Maximum likelihood estimation of the 2-parameter Lomax distribution.

Usage

lomax(lscale = "loglink", lshape3.q = "loglink", iscale = NULL,
      ishape3.q = NULL, imethod = 1, gscale = exp(-5:5),
      gshape3.q = seq(0.75, 4, by = 0.25),
      probs.y = c(0.25, 0.5, 0.75), zero = "shape")

Arguments

lscale, lshape3.q

Parameter link function applied to the (positive) parameters scale and q. See Links for more choices.

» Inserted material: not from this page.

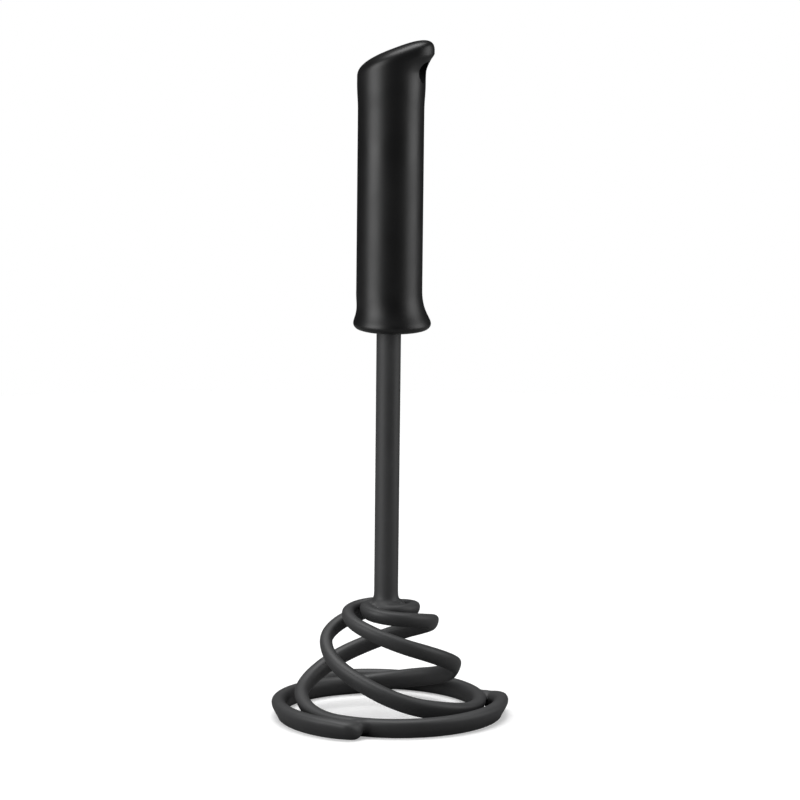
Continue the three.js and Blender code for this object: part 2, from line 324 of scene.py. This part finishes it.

iscale, ishape3.q, imethod

See CommonVGAMffArguments for information. For imethod = 2 a good initial value for iscale is needed to obtain a good estimate for the other parameter.

gscale, gshape3.q, zero, probs.y

Value

An object of class "vglmff" (see vglmff-class). The object is used by modelling functions such as vglm, and vgam.

Details

The 2-parameter Lomax distribution is the 4-parameter generalized beta II distribution with shape parameters \(a=p=1\). It is probably more widely known as the Pareto (II) distribution. It is also the 3-parameter Singh-Maddala distribution with shape parameter \(a=1\), as well as the beta distribution of the second kind with \(p=1\). More details can be found in Kleiber and Kotz (2003).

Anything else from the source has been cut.